Step 1: Remove Known Problems Fast

Target tomatoes, cucurbits, and any crop that showed blight, mildew, or borers. Bag that waste and send it off, not to your home compost. Pick up dropped fruit to keep rodents down and to limit wasp traffic.

Step 2: Keep The Good Stuff Standing

Leave sturdy coneflowers, rudbeckia, asters, sedum, and ornamental grasses. Their stems and seed heads feed birds and give winter cover to overwintering insects. Cut only flopped, mushy, or wind-snapped growth that traps wet piles against crowns.

Step 3: Handle Leaves The Smart Way

Skip the plastic bags. Shred dry leaves with a mower and blow them into beds as a light mulch. If piles are deep on turf, rake some into borders, around trees, or into a leaf bin. A thin, shredded layer breathes; a thick, matted sheet does not.

Step 4: Feed The Soil, Not The Trash

Compost healthy trimmings with a simple brown–green balance. Browns are dry leaves and straw; greens are fresh clippings and kitchen scraps. Keep the pile as damp as a wrung sponge, and turn when the center cools. No room? Start a leaf mold cage: a wire ring filled with leaves that turn into dark, crumbly mulch by next fall.

Step 5: Protect Water Lines And Tools

Drain hoses, coil them loosely, and store out of sun. Open hose splitters so water can escape. If you run irrigation, shut the supply, open low points, and blow lines with compressed air if your system calls for it. Scrub soil from tools, dry fully, sharpen edges, wipe with oil, and hang.

Timing: Pace Your Fall Garden Clean Up By Weather

Workback from your average first frost. Cool nights slow growth, so you gain windows for cleanup, planting, and mulching. Bulbs and transplants root while soil is warm; shrubs settle with less stress; lawns welcome seed while weeds fade.

Zone, Frost, And Windows

Use the USDA Plant Hardiness Zone Map to gauge frost risk and plant toughness. Zone numbers don’t lock your dates, but they help you set the pace and pick plants that shrug off your lows.

Prune Or Not?

Skip heavy pruning of spring bloomers like lilac or forsythia; their flower buds set earlier in the year. Light snips for broken or crossing wood are fine. Save shaping cuts for late winter on summer bloomers.

Plant Now, Pay Off Later

Drop in spring bulbs, garlic, hardy perennials, and woody plants while soil holds warmth. Water deep the day you plant, then weekly until the ground freezes. Spread two to three inches of mulch over bare soil, keeping it off stems to prevent rot.

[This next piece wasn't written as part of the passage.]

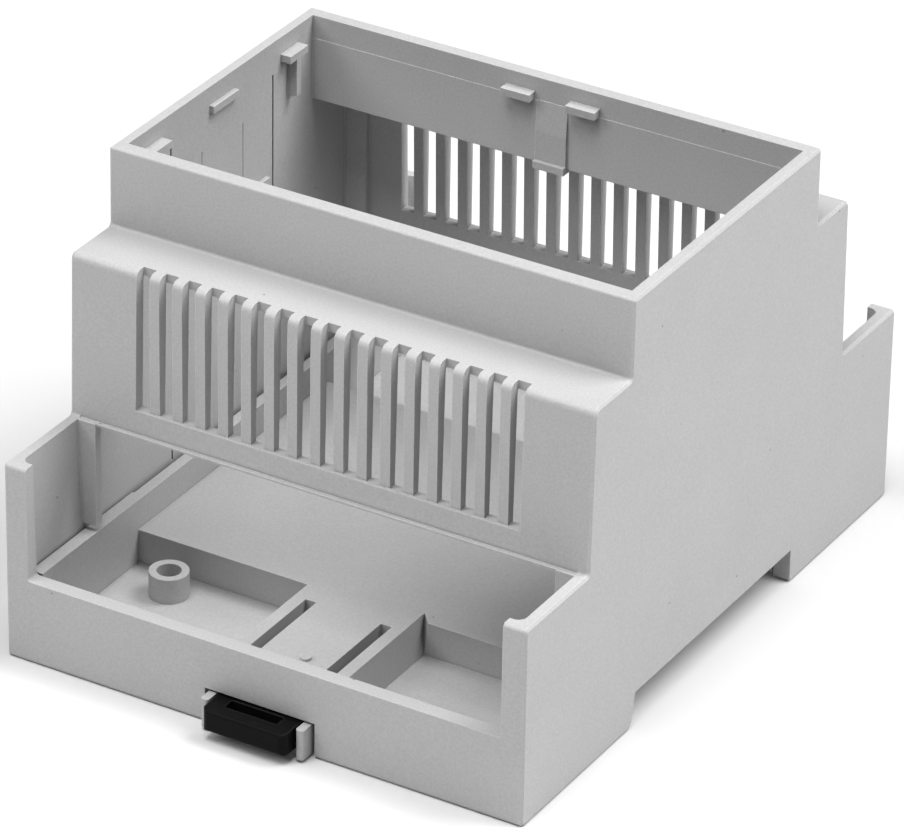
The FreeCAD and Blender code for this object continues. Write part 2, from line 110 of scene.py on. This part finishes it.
def add(tree: bpy.types.NodeTree, kind: str, settings: dict[str, Any] | None = None,
        links: dict[str | int, bpy.types.NodeSocket] | None = None) -> bpy.types.Node:
    """Adds one node.

    Args:
        tree: the node tree that it goes into.
        kind: the node's type name.
        settings: values by property name, or by input name or number.
        links: the sockets that feed its inputs, by input name or number.

    Returns:
        The new node.
    """
    node = tree.nodes.new(kind)
    for name, value in (settings or {}).items():
        if isinstance(name, str) and hasattr(node, name):
            setattr(node, name, value)
        else:
            node.inputs[name].default_value = value
    for name, socket in (links or {}).items():
        tree.links.new(socket, node.inputs[name])
    return node


@dataclass(frozen=True)
class MouldedPlastic:
    """An injection moulding with a spark-eroded surface.

    Attributes:
        name: the material's name.
        colour: the moulding's colour.
        edge_highlight_colour: painted highlight: the paler colour laid along the eased edges.
        cloud_colour: the colour that the melt's slow variation leans to.
        corner_shade_colour: painted shade: the darker colour laid in inner corners.
        ior: index of refraction.
        roughness: roughness of the flat faces.
        edge_roughness: roughness of the polished edges.
        grain_mm: size of the spark-eroded grain.
        grain_depth_mm: height of the grain.
        cloud_mm: size of the slow variation.
        edge_mm: radius that the edges show.
        corner_shade_mm: reach of the painted shade into a corner.
        speckle: how far the grain's light and dark points lie from the mean, as a share.
        mirror: the level of the mirror reflection; a deep grain swallows part of it.
        speck_colour: the colour of the sparse specks.
        speck_mm: size of a speck.
        speck_gap_mm: mean distance of the specks' seeds inside the moulding.
    """

    name: str
    colour: str
    edge_highlight_colour: str
    cloud_colour: str
    corner_shade_colour: str
    ior: float
    roughness: float
    edge_roughness: float
    grain_mm: float
    grain_depth_mm: float
    cloud_mm: float
    edge_mm: float
    corner_shade_mm: float
    speckle: float
    mirror: float
    speck_colour: str
    speck_mm: float
    speck_gap_mm: float

    def make(self) -> bpy.types.Material:
        """Builds the material.

        Returns:
            The material, ready for a piece's slots.
        """
        material = bpy.data.materials.new(self.name)
        material.use_nodes = True
        tree = material.node_tree
        tree.nodes.clear()
        place = add(tree, "ShaderNodeTexCoord").outputs["Object"]
        edge = self.edge_share(tree)
        colour = self.colouring(tree, place, edge)
        shader = add(tree, "ShaderNodeBsdfPrincipled", {
            "IOR": self.ior, "Specular IOR Level": self.mirror}, {
            "Base Color": colour,
            "Roughness": self.sheen(tree, place, edge),
            "Normal": self.grain(tree, place),
        })
        add(tree, "ShaderNodeOutputMaterial", links={"Surface": shader.outputs["BSDF"]})
        return material

    def edge_share(self, tree: bpy.types.NodeTree) -> bpy.types.NodeSocket:
        """How far a point lies on an eased edge.

        Args:
            tree: the material's nodes.

        Returns:
            A value that is 0 on flat faces and 1 on the edge itself.
        """
        eased = add(tree, "ShaderNodeBevel", {
            "samples": EDGE_RAYS, "Radius": self.edge_mm * MM * EDGE_REACH})
        flat = add(tree, "ShaderNodeNewGeometry")
        match = add(tree, "ShaderNodeVectorMath", {"operation": "DOT_PRODUCT"}, {
            0: eased.outputs["Normal"], 1: flat.outputs["Normal"]})
        share = add(tree, "ShaderNodeMapRange", {
            "From Min": EDGE_STARTS, "From Max": EDGE_FULL, "To Min": 0.0, "To Max": 1.0}, {
            "Value": match.outputs["Value"]})
        return share.outputs["Result"]

    def colouring(self, tree: bpy.types.NodeTree, place: bpy.types.NodeSocket,
                  edge: bpy.types.NodeSocket) -> bpy.types.NodeSocket:
        """The colour: slow clouds, fine speckle, painted shade in the corners, painted highlights on
        the edges and sparse specks.

        Args:
            tree: the material's nodes.
            place: the point on the piece.
            edge: the share of eased edge.

        Returns:
            The colour socket.
        """
        cloud = add(tree, "ShaderNodeTexNoise", {
            "Scale": per_metre(self.cloud_mm), "Detail": 3.0, "Roughness": 0.55}, {"Vector": place})
        lean = add(tree, "ShaderNodeMapRange", {
            "From Min": NOISE_LOW, "From Max": NOISE_HIGH, "To Min": 0.0, "To Max": 1.0}, {
            "Value": cloud.outputs[0]})
        body = add(tree, "ShaderNodeMix", {
            "data_type": "RGBA", 6: linear(self.colour), 7: linear(self.cloud_colour)}, {
            0: lean.outputs["Result"]})
        # Painted shade: the colour darkens in inner corners, where the ambient occlusion finds the
        # surroundings closed in.
        hollow = add(tree, "ShaderNodeAmbientOcclusion", {
            "samples": SHADE_RAYS, "Distance": self.corner_shade_mm * MM})
        shade_share = add(tree, "ShaderNodeMapRange", {
            "From Min": SHADE_STARTS, "From Max": SHADE_FULL, "To Min": 0.0, "To Max": SHADE_COVER}, {
            "Value": hollow.outputs["AO"]})
        shaded = add(tree, "ShaderNodeMix", {"data_type": "RGBA", 7: linear(self.corner_shade_colour)}, {
            0: shade_share.outputs["Result"], 6: body.outputs[2]})
        # Painted highlight: the eased edges are lightened to a paler colour.
        highlighted = add(tree, "ShaderNodeMix", {"data_type": "RGBA", 7: linear(self.edge_highlight_colour)}, {
            0: edge, 6: shaded.outputs[2]})
        points = add(tree, "ShaderNodeTexNoise", {
            "Scale": per_metre(self.grain_mm), "Detail": 1.0}, {"Vector": place})
        level = add(tree, "ShaderNodeMapRange", {
            "From Min": NOISE_LOW, "From Max": NOISE_HIGH,
            "To Min": 1 - self.speckle, "To Max": 1 + self.speckle}, {
            "Value": points.outputs[0]})
        speckled = add(tree, "ShaderNodeVectorMath", {"operation": "SCALE"}, {
            0: highlighted.outputs[2], "Scale": level.outputs["Result"]})
        seeds = add(tree, "ShaderNodeTexVoronoi", {
            "Scale": per_metre(self.speck_gap_mm)}, {"Vector": place})
        reach = self.speck_mm / 2 / self.speck_gap_mm
        marked = add(tree, "ShaderNodeMapRange", {
            "From Min": reach, "From Max": reach * SPECK_CORE,
            "To Min": 0.0, "To Max": SPECK_COVER}, {
            "Value": seeds.outputs["Distance"]})
        specked = add(tree, "ShaderNodeMix", {"data_type": "RGBA", 7: linear(self.speck_colour)}, {
            0: marked.outputs["Result"], 6: speckled.outputs[0]})
        return specked.outputs[2]

    def sheen(self, tree: bpy.types.NodeTree, place: bpy.types.NodeSocket,
              edge: bpy.types.NodeSocket) -> bpy.types.NodeSocket:
        """The roughness: even on the faces, in slow patches, and lower on the polished edges.

        Args:
            tree: the material's nodes.
            place: the point on the piece.
            edge: the share of eased edge.

        Returns:
            The roughness socket.
        """
        patch = add(tree, "ShaderNodeTexNoise", {
            "Scale": per_metre(self.cloud_mm * PATCH_SHARE), "Detail": 2.0}, {"Vector": place})
        flat = add(tree, "ShaderNodeMapRange", {
            "To Min": self.roughness - PATCH_SWING, "To Max": self.roughness + PATCH_SWING}, {
            "Value": patch.outputs[0]})
        both = add(tree, "ShaderNodeMix", {"data_type": "FLOAT", 3: self.edge_roughness}, {
            0: edge, 2: flat.outputs["Result"]})
        return both.outputs[0]

    def grain(self, tree: bpy.types.NodeTree, place: bpy.types.NodeSocket) -> bpy.types.NodeSocket:
        """The spark-eroded grain, over edges that are eased by the mould's own radius.

        Args:
            tree: the material's nodes.
            place: the point on the piece.

        Returns:
            The normal socket.
        """
        fine = add(tree, "ShaderNodeTexNoise", {
            "Scale": per_metre(self.grain_mm), "Detail": 2.0, "Roughness": 0.6}, {"Vector": place})
        eased = add(tree, "ShaderNodeBevel", {"samples": EDGE_RAYS, "Radius": self.edge_mm * MM})
        bump = add(tree, "ShaderNodeBump", {
            "Strength": GRAIN_STRENGTH, "Distance": self.grain_depth_mm * MM}, {
            "Height": fine.outputs[0], "Normal": eased.outputs["Normal"]})
        return bump.outputs["Normal"]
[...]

Fall Clean Up Tasks By Month

Every region moves at its own pace, yet common patterns show up. Use this month-by-month view as a guide and shift a week or three either way based on local weather.

Early Fall

Pull spent annuals, tidy veggie beds, and sow late salad greens if nights stay mild. Divide crowded perennials. Set spring bulbs in clusters, not single dots. Mulch-mow the first leaf drop right into the turf.

Mid Fall

Cut back mushy stems after a frost. Spread shredded leaves on beds. Plant trees and shrubs, stake only if wind rocks new roots. Drain hoses and store nozzles. Clean gutters so rain moves away from beds and foundations.

Late Fall

Finish leaf work, cage tender young trunks to prevent wildlife rub, and wrap newly planted evergreens with burlap windbreaks in open sites. Empty ceramic pots so freeze-thaw cycles don’t crack them. Shut off irrigation at the source.

Close Look: Leaves, Mulch, And Wildlife

Leaf litter is more than clutter. It’s a slow-release mulch and a winter roof for insects that help your yard. If turf is buried, move part of the load into beds or under shrubs. Shredded leaves settle fast and break down into a loose, rich layer by spring.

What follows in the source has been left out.